Supply Chain Management
Hierarchical data in supply chains (components and subcomponents) maps naturally to recursive queries.
Recognizing real-world hierarchies like product assemblies helps appreciate the practical use of recursive CTEs.
Common Pitfalls
#1Infinite recursion due to cycles in data.
Wrong approach:WITH RECURSIVE cte AS ( SELECT id, parent_id FROM items WHERE parent_id IS NULL UNION ALL SELECT i.id, i.parent_id FROM items i JOIN cte ON i.parent_id = cte.id ) SELECT * FROM cte;
Correct approach:WITH RECURSIVE cte AS ( SELECT id, parent_id, ARRAY[id] AS path FROM items WHERE parent_id IS NULL UNION ALL SELECT i.id, i.parent_id, path || i.id FROM items i JOIN cte ON i.parent_id = cte.id WHERE NOT i.id = ANY(path) ) SELECT * FROM cte;
Root cause:Not tracking visited nodes allows revisiting the same rows, causing infinite loops.
#2Assuming recursive CTE results are ordered by hierarchy level.
Wrong approach:WITH RECURSIVE cte AS (...) SELECT * FROM cte;
Correct approach:WITH RECURSIVE cte AS (...) SELECT * FROM cte ORDER BY level;
Root cause:SQL does not guarantee order without ORDER BY, so results may appear unordered.

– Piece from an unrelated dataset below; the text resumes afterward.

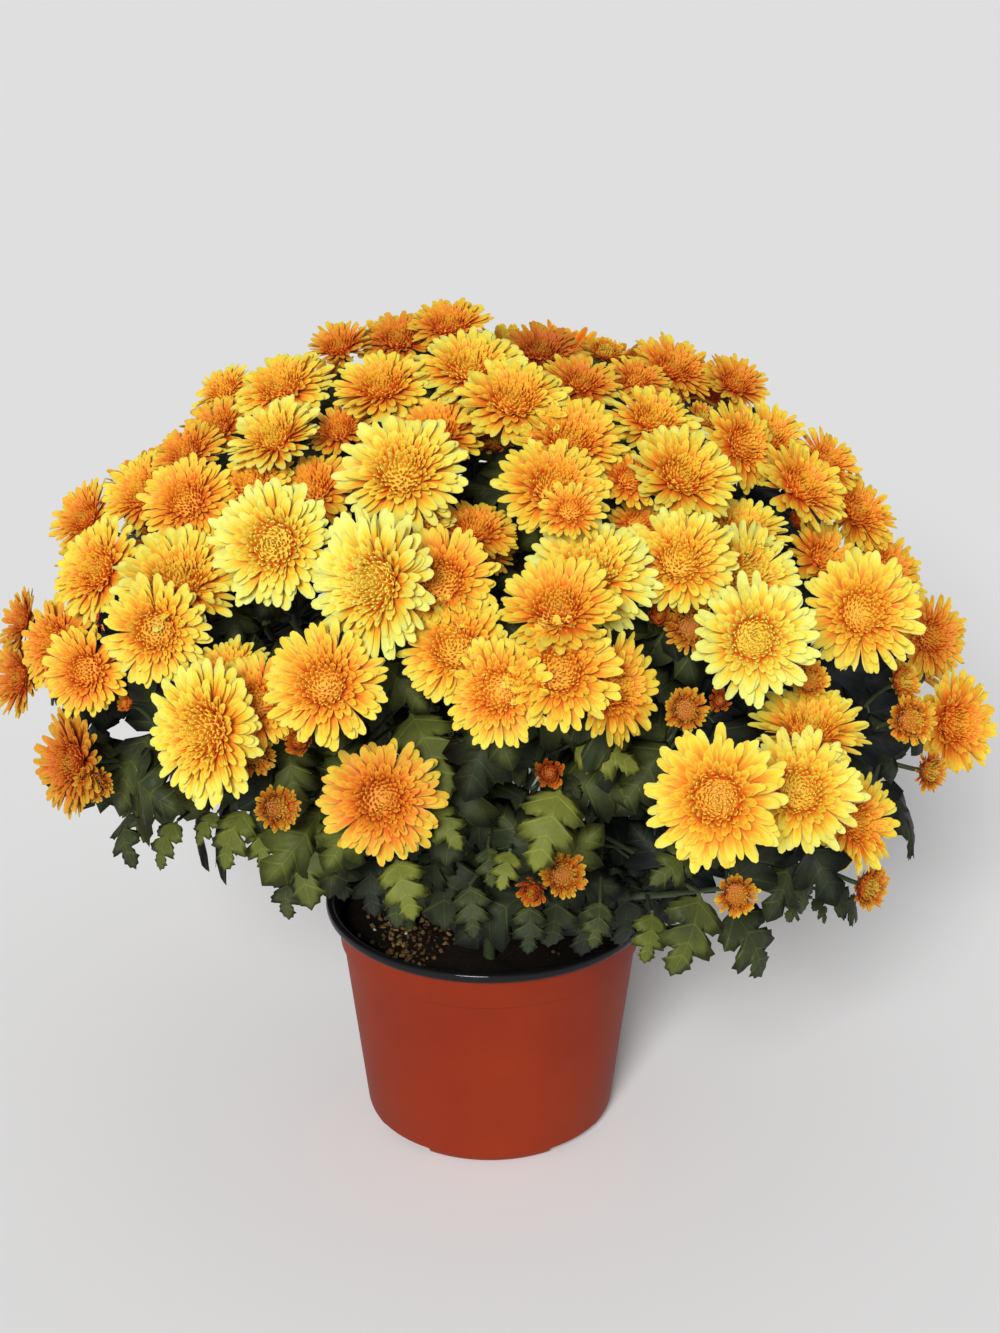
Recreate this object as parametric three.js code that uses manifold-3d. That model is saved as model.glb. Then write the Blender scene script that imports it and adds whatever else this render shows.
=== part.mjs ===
// Pot chrysanthemum: a dome of double yellow blooms on leafy stems, grown from five cuttings in one pot.
// Millimetres, +Z up. The origin is the centre of the pot's foot, on the surface that it stands on.
import * as THREE from "three";
import { mergeVertices } from "three/addons/utils/BufferGeometryUtils.js";
import Module from "manifold-3d";

const wasm = await Module();
wasm.setup();

// ---------------------------------------------------------------- driving dimensions

const GAP = 0.3; // between pieces that touch
const SLIVER = 0.1; // faces thinner than this are merged where solids are joined

const POT = {
  height: 110,
  lipRadius: 75,
  collarRadius: 71,
  collarHeight: 20,
  shoulder: 1.2, // step in the wall below the collar
  footRadius: 56,
  cornerRadius: 6,
  flare: 2, // how far the wall stands out past the foot at its corner
  wall: 1.6,
  edgeFloor: 6.4, // height of the raised ring of floor round the foot
  edgeRing: 13, // its width
  edgeSlope: 1,
  shoulderSlope: 2,
  lipDrop: 5, // height of the rolled lip
  sides: 30,
};
// The rolled lip from its underside over its top, as [in from its outermost circle, down from the rim].
const LIP = [[0, 4], [0, 1.4], [1.2, 0], [3.4, 0.6]];
// Notches in the foot let water out, each through a drain hole in its roof.
const NOTCH = { count: 4, start: 45, width: 32, height: 4.5, reach: 10 };
const DRAIN = { radius: 3, inset: 5, sides: 8 };

const SOIL = { depthBelowRim: 13, crown: 2, relief: 1.6, sides: 18, rings: [0.4, 0.8] };

// The blooms lie on a dome, a sphere whose centre is above the pot.
const DOME = { x: -3, y: 0, z: 158, radius: 213 };

const CUTTINGS = 5;
const CUTTING = {
  radius: 36,
  root: 70, // height of the stem's foot in the soil
  lean: 3,
  forkHeight: 172,
  forkRadius: 50,
  stemRadius: 3,
  taper: 0.7,
  sides: 6,
  holeClearance: 0.4,
};

// Proportions of an open bloom, as shares of its radius, measured from the tip of its calyx.
const BLOOM_RADIUS = 21;
const BLOOM = {
  petals: 7,
  perPetal: 3,
  tip: { out: 1, up: 0.56 },
  cleft: { out: 0.84, up: 0.4 },
  innerTip: { out: 0.56, up: 0.86 },
  innerCleft: { out: 0.42, up: 0.66 },
  heart: 0.76,
  core: 0.4, // the inner point that every face looks away from
};
// A half-open head is narrower and deeper, like a small cup.
const HALF_OPEN = {
  petals: 6,
  perPetal: 12,
  tip: { out: 1, up: 1.15 },
  cleft: { out: 0.86, up: 0.8 },
  innerTip: { out: 0.62, up: 1.3 },
  innerCleft: { out: 0.45, up: 1.05 },
  heart: 1,
  core: 0.6,
};
// A head's share of the room between it and a neighbour grows with its size and its lift.
const REACH = { perRadius: 0.5, perLift: 0.03, least: 0.27, most: 0.73, watch: 1.25 };
// How far a bloom turns from straight out. In front it turns towards the viewpoint, more so near the dome's
// outline, where straight out is at less than this share towards it. Elsewhere it turns upwards and by a draw.
const TURN = { toFront: 0.25, atOutline: 0.5, outline: 0.5, up: 0.12, sway: 0.5 };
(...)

#3Joining recursive part on wrong columns causing empty or incorrect results.
Wrong approach:JOIN cte ON cte.id = e.id
Correct approach:JOIN cte ON e.parent_id = cte.id
Root cause:Confusing parent-child relationship direction in join condition breaks recursion logic.
Key Takeaways
Recursive CTEs let you query hierarchical data by repeatedly applying a query to find connected levels.
They consist of an anchor query for base rows and a recursive query that references the CTE itself to find deeper levels.
Without careful design, recursive CTEs can cause infinite loops or performance issues, so controlling depth and tracking visited nodes is important.
Recursive CTEs are powerful for real-world hierarchies like organizational charts, but require understanding of their internal mechanics for efficient use.
Knowing recursion in programming and graph theory helps deeply understand how recursive CTEs work and when to use them.